*WHAT TO DO:* Take the data below and write out exactly the lines from the one with "# The hexagon" through the one with "for node in"; omit every other line.

>> start ENTRIES PROVIDED

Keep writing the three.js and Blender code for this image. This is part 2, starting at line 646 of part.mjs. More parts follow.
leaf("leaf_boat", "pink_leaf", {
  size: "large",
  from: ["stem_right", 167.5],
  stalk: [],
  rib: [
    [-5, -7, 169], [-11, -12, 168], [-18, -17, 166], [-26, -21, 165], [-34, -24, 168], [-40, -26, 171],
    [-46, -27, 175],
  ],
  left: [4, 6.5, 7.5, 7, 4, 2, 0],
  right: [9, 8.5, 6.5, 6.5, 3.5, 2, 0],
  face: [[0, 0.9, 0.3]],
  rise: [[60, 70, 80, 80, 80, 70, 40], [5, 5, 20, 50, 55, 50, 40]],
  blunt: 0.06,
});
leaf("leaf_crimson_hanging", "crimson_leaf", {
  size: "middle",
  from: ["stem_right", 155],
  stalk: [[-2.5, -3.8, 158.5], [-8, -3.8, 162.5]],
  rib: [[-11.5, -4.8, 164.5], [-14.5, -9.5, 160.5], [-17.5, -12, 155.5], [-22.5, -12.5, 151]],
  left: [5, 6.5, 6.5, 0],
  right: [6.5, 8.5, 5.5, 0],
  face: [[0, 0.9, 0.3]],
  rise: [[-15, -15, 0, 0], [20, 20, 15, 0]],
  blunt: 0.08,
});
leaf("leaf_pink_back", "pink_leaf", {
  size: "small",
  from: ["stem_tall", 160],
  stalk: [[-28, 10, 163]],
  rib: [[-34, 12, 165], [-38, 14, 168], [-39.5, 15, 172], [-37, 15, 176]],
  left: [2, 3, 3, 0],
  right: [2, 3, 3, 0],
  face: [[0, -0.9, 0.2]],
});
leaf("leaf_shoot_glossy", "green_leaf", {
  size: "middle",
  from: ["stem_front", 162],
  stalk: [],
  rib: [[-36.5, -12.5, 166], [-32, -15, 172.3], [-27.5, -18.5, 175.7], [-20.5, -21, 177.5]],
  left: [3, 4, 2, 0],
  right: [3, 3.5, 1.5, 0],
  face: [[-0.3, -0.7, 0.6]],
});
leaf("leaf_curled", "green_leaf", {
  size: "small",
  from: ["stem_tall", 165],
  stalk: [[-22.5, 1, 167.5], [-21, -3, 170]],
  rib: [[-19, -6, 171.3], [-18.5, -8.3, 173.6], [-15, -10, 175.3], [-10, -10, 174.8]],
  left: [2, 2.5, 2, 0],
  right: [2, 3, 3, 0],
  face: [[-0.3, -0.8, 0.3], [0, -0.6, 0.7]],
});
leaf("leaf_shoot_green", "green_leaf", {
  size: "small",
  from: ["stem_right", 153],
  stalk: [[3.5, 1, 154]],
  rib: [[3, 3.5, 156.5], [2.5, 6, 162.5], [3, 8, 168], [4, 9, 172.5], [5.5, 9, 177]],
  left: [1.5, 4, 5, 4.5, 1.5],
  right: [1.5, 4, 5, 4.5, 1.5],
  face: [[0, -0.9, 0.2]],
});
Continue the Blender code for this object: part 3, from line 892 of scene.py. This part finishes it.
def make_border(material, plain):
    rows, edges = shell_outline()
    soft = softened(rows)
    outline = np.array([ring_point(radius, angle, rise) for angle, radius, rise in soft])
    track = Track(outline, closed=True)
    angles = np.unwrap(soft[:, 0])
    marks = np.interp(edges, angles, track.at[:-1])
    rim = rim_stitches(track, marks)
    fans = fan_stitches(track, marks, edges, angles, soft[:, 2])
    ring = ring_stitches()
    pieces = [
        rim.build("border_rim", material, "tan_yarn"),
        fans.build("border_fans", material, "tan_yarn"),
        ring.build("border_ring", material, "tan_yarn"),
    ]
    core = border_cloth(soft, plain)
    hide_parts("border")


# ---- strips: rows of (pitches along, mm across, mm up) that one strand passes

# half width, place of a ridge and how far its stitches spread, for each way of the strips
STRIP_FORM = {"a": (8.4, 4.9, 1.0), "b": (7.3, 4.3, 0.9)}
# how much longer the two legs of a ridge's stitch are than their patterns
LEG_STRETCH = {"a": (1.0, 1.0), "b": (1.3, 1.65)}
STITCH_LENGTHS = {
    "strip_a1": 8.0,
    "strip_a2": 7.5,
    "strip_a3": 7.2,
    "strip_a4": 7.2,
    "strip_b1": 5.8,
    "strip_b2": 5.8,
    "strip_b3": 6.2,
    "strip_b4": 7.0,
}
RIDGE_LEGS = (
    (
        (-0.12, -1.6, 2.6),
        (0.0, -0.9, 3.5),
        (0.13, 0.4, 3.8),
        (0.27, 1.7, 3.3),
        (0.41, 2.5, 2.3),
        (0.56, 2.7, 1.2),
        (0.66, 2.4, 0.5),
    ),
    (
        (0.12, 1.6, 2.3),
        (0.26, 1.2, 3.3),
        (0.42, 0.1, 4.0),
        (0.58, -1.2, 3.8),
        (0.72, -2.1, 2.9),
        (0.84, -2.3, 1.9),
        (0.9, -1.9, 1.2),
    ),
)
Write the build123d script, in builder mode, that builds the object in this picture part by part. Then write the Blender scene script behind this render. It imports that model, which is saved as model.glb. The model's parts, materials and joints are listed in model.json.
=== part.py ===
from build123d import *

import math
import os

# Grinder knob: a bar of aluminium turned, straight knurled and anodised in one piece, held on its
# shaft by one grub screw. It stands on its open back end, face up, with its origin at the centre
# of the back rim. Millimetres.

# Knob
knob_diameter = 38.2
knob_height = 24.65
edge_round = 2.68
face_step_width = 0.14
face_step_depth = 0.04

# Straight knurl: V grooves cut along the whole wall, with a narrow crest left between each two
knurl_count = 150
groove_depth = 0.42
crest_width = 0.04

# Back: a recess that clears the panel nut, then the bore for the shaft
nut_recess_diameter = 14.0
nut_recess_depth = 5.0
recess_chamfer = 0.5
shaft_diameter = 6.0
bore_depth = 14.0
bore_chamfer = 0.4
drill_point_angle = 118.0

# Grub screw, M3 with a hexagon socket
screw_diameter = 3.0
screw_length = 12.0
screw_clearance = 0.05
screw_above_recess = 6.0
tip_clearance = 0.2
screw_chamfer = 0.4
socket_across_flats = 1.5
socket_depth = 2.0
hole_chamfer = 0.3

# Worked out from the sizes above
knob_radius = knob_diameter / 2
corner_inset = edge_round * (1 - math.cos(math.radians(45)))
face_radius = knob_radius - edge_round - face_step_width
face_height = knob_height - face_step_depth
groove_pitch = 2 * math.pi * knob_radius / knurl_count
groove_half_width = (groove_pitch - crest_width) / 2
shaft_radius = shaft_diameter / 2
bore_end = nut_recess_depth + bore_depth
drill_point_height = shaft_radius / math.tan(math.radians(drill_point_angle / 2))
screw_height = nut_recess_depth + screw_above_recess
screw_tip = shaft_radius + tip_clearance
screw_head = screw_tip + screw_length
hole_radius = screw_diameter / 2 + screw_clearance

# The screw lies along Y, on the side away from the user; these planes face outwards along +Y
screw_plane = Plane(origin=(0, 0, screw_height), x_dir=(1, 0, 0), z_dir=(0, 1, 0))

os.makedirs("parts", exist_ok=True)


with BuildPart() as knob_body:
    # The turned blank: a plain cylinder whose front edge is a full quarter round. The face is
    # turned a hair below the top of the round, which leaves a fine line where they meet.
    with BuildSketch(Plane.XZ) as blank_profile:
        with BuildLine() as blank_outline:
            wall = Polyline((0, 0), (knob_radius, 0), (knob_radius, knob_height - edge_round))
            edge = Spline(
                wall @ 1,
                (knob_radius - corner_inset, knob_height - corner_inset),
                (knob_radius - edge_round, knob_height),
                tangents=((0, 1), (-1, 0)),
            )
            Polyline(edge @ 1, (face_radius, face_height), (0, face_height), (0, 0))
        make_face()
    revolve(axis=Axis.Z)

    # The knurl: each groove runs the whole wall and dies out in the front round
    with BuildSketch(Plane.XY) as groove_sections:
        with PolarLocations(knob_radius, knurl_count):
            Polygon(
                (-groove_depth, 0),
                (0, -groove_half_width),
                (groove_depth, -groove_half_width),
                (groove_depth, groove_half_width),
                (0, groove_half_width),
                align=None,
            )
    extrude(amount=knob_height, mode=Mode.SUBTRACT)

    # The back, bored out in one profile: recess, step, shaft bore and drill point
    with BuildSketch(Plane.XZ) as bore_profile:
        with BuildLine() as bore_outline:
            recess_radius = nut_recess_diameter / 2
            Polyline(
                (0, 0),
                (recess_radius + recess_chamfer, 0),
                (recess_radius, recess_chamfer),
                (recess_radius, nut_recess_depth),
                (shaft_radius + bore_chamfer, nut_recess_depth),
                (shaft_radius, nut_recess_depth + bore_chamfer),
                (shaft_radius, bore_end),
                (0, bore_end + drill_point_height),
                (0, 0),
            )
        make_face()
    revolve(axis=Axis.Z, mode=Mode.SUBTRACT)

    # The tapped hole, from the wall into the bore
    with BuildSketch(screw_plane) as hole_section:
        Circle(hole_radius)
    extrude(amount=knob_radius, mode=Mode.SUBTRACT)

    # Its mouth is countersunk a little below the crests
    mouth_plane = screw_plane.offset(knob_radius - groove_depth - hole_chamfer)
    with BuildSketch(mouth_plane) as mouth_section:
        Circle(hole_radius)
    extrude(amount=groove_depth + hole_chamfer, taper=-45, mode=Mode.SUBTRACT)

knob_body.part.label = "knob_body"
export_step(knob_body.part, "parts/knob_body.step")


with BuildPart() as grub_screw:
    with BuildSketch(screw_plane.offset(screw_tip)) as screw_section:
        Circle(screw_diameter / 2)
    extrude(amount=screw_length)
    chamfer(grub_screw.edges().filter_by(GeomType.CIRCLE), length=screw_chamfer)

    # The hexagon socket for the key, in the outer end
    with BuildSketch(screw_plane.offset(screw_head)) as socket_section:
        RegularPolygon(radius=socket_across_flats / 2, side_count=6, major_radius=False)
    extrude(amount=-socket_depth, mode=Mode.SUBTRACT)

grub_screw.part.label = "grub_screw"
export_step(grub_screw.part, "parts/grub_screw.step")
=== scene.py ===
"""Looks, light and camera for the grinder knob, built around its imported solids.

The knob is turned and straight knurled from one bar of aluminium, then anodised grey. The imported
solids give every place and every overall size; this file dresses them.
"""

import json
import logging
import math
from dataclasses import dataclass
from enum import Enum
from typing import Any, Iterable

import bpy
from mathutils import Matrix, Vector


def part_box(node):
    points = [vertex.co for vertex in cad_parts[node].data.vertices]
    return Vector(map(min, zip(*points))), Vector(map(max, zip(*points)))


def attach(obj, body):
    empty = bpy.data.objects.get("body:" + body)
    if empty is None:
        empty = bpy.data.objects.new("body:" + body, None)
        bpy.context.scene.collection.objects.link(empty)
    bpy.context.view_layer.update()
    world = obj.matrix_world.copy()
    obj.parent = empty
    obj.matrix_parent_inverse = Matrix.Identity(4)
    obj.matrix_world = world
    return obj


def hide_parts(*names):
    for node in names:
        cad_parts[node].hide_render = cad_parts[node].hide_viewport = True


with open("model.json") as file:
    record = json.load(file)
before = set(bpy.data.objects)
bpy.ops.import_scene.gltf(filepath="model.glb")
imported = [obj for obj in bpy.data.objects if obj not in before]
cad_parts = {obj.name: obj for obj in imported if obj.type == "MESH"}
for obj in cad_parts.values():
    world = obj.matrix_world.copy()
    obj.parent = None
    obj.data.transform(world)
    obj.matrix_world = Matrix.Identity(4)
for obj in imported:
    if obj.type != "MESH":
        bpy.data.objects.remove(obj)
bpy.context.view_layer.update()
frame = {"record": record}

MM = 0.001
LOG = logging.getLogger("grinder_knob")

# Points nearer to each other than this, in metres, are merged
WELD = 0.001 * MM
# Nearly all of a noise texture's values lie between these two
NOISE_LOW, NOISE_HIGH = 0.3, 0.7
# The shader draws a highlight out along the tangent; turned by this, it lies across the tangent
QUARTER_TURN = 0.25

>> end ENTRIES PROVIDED

*TASK RESULT:*
    # The hexagon socket for the key, in the outer end
    with BuildSketch(screw_plane.offset(screw_head)) as socket_section:
        RegularPolygon(radius=socket_across_flats / 2, side_count=6, major_radius=False)
    extrude(amount=-socket_depth, mode=Mode.SUBTRACT)

grub_screw.part.label = "grub_screw"
export_step(grub_screw.part, "parts/grub_screw.step")
=== scene.py ===
"""Looks, light and camera for the grinder knob, built around its imported solids.

The knob is turned and straight knurled from one bar of aluminium, then anodised grey. The imported
solids give every place and every overall size; this file dresses them.
"""

import json
import logging
import math
from dataclasses import dataclass
from enum import Enum
from typing import Any, Iterable

import bpy
from mathutils import Matrix, Vector


def part_box(node):
    points = [vertex.co for vertex in cad_parts[node].data.vertices]
    return Vector(map(min, zip(*points))), Vector(map(max, zip(*points)))


def attach(obj, body):
    empty = bpy.data.objects.get("body:" + body)
    if empty is None:
        empty = bpy.data.objects.new("body:" + body, None)
        bpy.context.scene.collection.objects.link(empty)
    bpy.context.view_layer.update()
    world = obj.matrix_world.copy()
    obj.parent = empty
    obj.matrix_parent_inverse = Matrix.Identity(4)
    obj.matrix_world = world
    return obj


def hide_parts(*names):
    for node in names:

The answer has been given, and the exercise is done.